Kabinet gaat zich met veevoer bemoeien

13 november 2019Leestijd: 2 minuten
Koeien dansen de wei in. Foto: ANP

Een van de maatregelen waarmee het kabinet het stikstofprobleem wil oplossen, is het aanpassen van veevoer, zodat koeien minder uitstoten. Maar niet met het enzym dat afgelopen dagen ineens de toveroplossing leek.

In de poep en urine van vee zit ammoniak (een verbinding van stikstof en waterstof), die bijdraagt aan de hoeveelheid stikstof die in de lucht terechtkomt en uiteindelijk ook in de bodem. De veehouderij in Nederland levert naar schatting zo’n 45 procent van de stikstof, waarvan koeien de helft voor hun rekening nemen.

Niet gek om te onderzoeken of dat niet een onsje minder kan. En dat gebeurt dan ook al jaren. Sterker: chemieconcern DSM was er als de kippen bij om een product onder de aandacht te brengen dat ervoor zorgt dat de stikstofuitstoot per koe met ‘wel 10 procent’ daalt.

Is het middel eigenlijk wel goed onderzocht?

Het kabinet leek er wel oren naar te hebben en het zag ernaar uit dat dit enzym in veevoer een van de maatregelen zou worden om  enige verlichting te brengen in de stikstofcrisis. Maar er klonk ook meteen kritiek: het kabinet zou zich voor het karretje van het bedrijfsleven hebben laten spannen. Is het effect van dit spul wel goed onderzocht en is dit middel eigenlijk wel goed voor de koeien en de melkkwaliteit?

Nu het kabinet de eerste maatregelen wereldkundig heeft gemaakt, blijkt het tegendeel het geval. Het 10 pagina’s tellende document bevat enkele concrete plannen: zoals de verlaging van de maximumsnelheid op autosnelwegen naar 100 kilometer per uur en 180 miljoen euro om varkensboeren uit te kopen.

Over het toverenzym geen woord. Wel melden de plannen dat het ‘mogelijk [is] om de ammoniakuitstoot uit de veehouderij brongericht te verminderen….’

Maatregelen gaan eerder richting biologisch

Maar niet door middel van dat veelbesproken enzym, maar door het voer aan te passen.

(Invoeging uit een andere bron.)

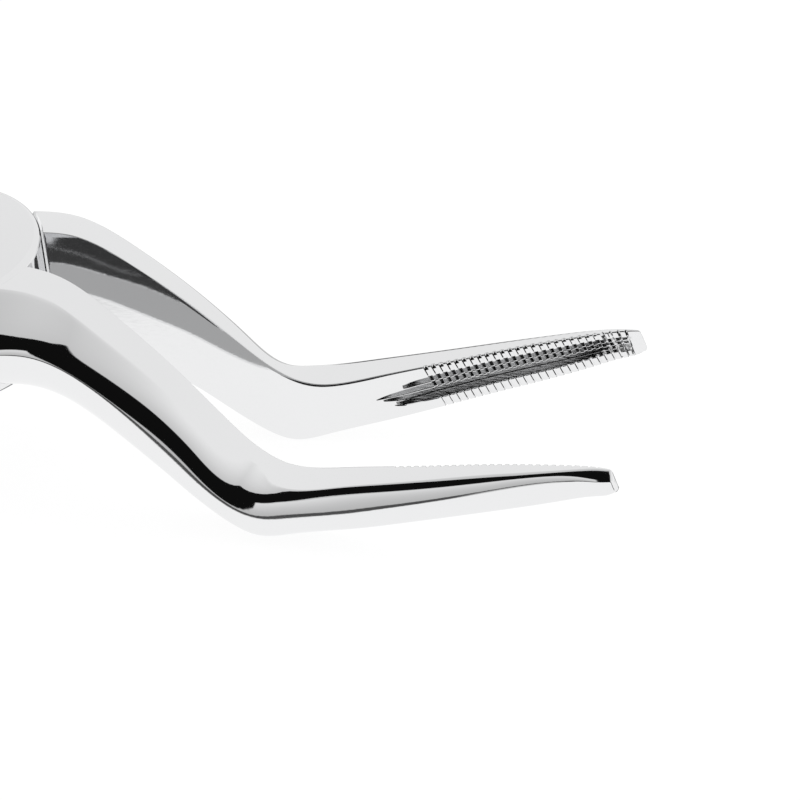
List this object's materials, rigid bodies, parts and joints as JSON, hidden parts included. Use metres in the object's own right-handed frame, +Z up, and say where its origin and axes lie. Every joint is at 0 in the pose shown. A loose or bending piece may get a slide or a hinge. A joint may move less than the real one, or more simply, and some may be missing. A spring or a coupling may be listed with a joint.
{
  "type": "bayonet root extraction forceps",
  "caption": "Polished steel pliers with long bayonet-offset, serrated half-round beaks, bowed handles and a slotted screw joint.",
  "frame": {"origin": "middle of the instrument's outline, on the surface it lies on: the heels of the beaks and the ends of the handles touch z = 0", "axes": "+X runs from the handles to the tips of the beaks, +Y is the way the lower half's beak opens, +Z is up from the surface, towards the screw's head"},
  "size_m": [0.1648, 0.0678, 0.0201],
  "materials": {
    "polished_steel": "mirror polished stainless steel, satin in the grooves",
    "screw_steel": "turned and polished stainless steel"
  },
  "bodies": {
    "fixed_half": {"lower_half": "polished_steel", "joint_screw": "screw_steel"},
    "moving_half": {"upper_half": "polished_steel"}
  },
  "joints": [
    {"name": "pivot", "type": "hinge", "parent": "fixed_half", "child": "moving_half", "pos_m": [0.02623, 0, 0.01445], "axis": [-0.095, 0, 0.9955], "range_deg": [-8, 19.5]}
  ]
}
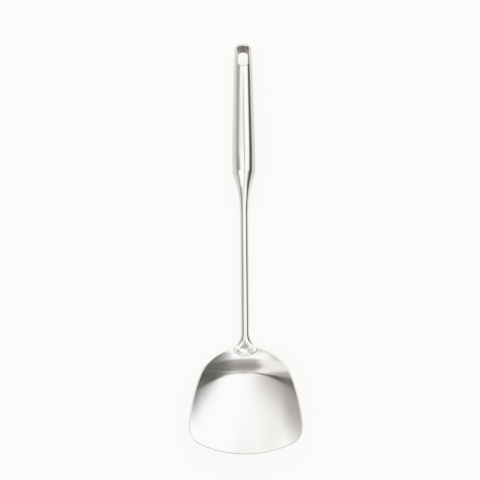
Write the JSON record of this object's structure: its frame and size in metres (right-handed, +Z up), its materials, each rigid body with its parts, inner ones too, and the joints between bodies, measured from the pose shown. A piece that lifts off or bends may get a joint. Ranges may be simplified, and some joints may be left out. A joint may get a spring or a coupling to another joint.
{
  "type": "turner",
  "caption": "Stainless steel wok turner with a wide cupped blade, a round bar on a dished foot, and a hollow tapered handle with a hanging slot.",
  "frame": {"origin": "middle of the bounding box in X and Y, at the height of the table that the turner lies on", "axes": "+Y from the blade's tip towards the handle's end, +Z up out of the cupped face, +X to the right as seen from above with the handle pointing away"},
  "size_m": [0.0992, 0.3862, 0.0279],
  "materials": {
    "blade_steel": "satin-polished stainless steel",
    "shank_steel": "polished stainless steel bar",
    "handle_steel": "satin-polished stainless steel tube"
  },
  "bodies": {
    "root": {"blade": "blade_steel", "shank": "shank_steel", "ferrule": "handle_steel", "handle_tube": "handle_steel", "hang_sleeve": "handle_steel", "end_cap": "handle_steel"}
  },
  "joints": []
}
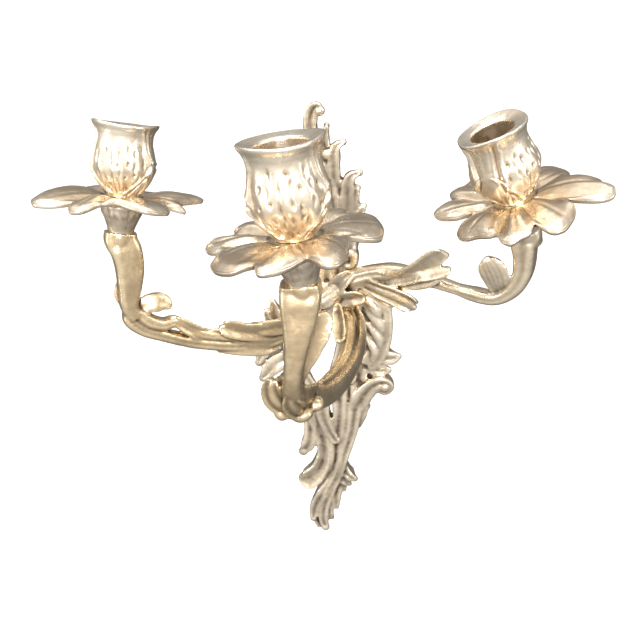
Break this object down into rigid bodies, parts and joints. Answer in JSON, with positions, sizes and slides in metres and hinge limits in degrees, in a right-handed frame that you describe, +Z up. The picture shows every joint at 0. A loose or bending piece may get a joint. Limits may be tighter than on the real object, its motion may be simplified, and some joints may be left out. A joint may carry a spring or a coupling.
{
  "type": "wall sconce candle holder",
  "caption": "Rococo leaf-work wall sconce in gilt brass: asymmetric scrolled backplate with curved arms, each with a petal drip pan and a tulip candle cup.",
  "frame": {"origin": "on the wall plane, midway between the two wall-screw holes", "axes": "+Z up, +Y into the wall, so the arms reach out along -Y; +X to the right seen from the room"},
  "size_m": [0.3087, 0.2093, 0.3542],
  "materials": {
    "backplate_bronze": "aged gilt with dark patina in the recesses, worn bright on the ridges",
    "arm_bronze": "warm aged gilt, satin, chased",
    "pan_bronze": "warm aged gilt, satin, slightly wavy",
    "cup_bronze": "gilt, coarsely chased, darker in the hollows",
    "stud_brass": "plain turned brass",
    "fixing_steel": "dull steel"
  },
  "bodies": {
    "root": {"backplate": "backplate_bronze", "left_arm": "arm_bronze", "left_calyx": "cup_bronze", "left_stud": "stud_brass", "left_arm_screw": "fixing_steel", "left_arm_washer": "fixing_steel", "centre_arm": "arm_bronze", "centre_calyx": "cup_bronze", "centre_stud": "stud_brass", "centre_arm_screw": "fixing_steel", "centre_arm_washer": "fixing_steel", "right_arm": "arm_bronze", "right_calyx": "cup_bronze", "right_stud": "stud_brass", "right_arm_screw": "fixing_steel", "right_arm_washer": "fixing_steel"},
    "left_pan": {"left_drip_pan": "pan_bronze"},
    "left_cup": {"left_candle_cup": "cup_bronze"},
    "centre_pan": {"centre_drip_pan": "pan_bronze"},
    "centre_cup": {"centre_candle_cup": "cup_bronze"},
    "right_pan": {"right_drip_pan": "pan_bronze"},
    "right_cup": {"right_candle_cup": "cup_bronze"}
  },
  "joints": [
    {"name": "left_pan_turn", "type": "hinge", "parent": "root", "child": "left_pan", "pos_m": [-0.11029, -0.06481, 0.11332], "axis": [0.259, 0.164, 0.9519], "continuous": true},
    {"name": "left_cup_turn", "type": "hinge", "parent": "root", "child": "left_cup", "pos_m": [-0.10434, -0.06104, 0.13521], "axis": [0.259, 0.164, 0.9519], "continuous": true},
    {"name": "centre_pan_turn", "type": "hinge", "parent": "root", "child": "centre_pan", "pos_m": [0.00431, -0.16993, 0.10782], "axis": [0.018, -0.022, 0.9996], "continuous": true},
    {"name": "centre_cup_turn", "type": "hinge", "parent": "root", "child": "centre_cup", "pos_m": [0.00472, -0.17044, 0.13081], "axis": [0.018, -0.022, 0.9996], "continuous": true},
    {"name": "right_pan_turn", "type": "hinge", "parent": "root", "child": "right_pan", "pos_m": [0.11331, -0.08032, 0.08703], "axis": [-0.2821, -0.1381, 0.9494], "continuous": true},
    {"name": "right_cup_turn", "type": "hinge", "parent": "root", "child": "right_cup", "pos_m": [0.10682, -0.0835, 0.10886], "axis": [-0.2821, -0.1381, 0.9494], "continuous": true}
  ]
}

Nederlandse melkveehouders geven hun koeien een uitgekiende mix van voer; gemiddeld genomen 80 procent ruwvoer (gras, kuilgras, snijmaïs) en 20 procent krachtvoer waarin van alles kan zitten, van maïs en soja tot palmpitten en bieten. Die mix is gericht op een zo hoog mogelijke melkproductie. Biologische koeien krijgen over het algemeen minder krachtvoer en daarmee ook minder eiwit binnen. En doordat ze minder eiwit binnen krijgen, produceren ze minder stikstof.

De richting die het kabinet aangeeft lijkt dus eerder een handreiking aan de visie van bijvoorbeeld het Louis Bolk Instituut dat al jaren pleit voor duurzaam bodembeheer en biologisch boeren dan aan de technologische innovaties van DSM.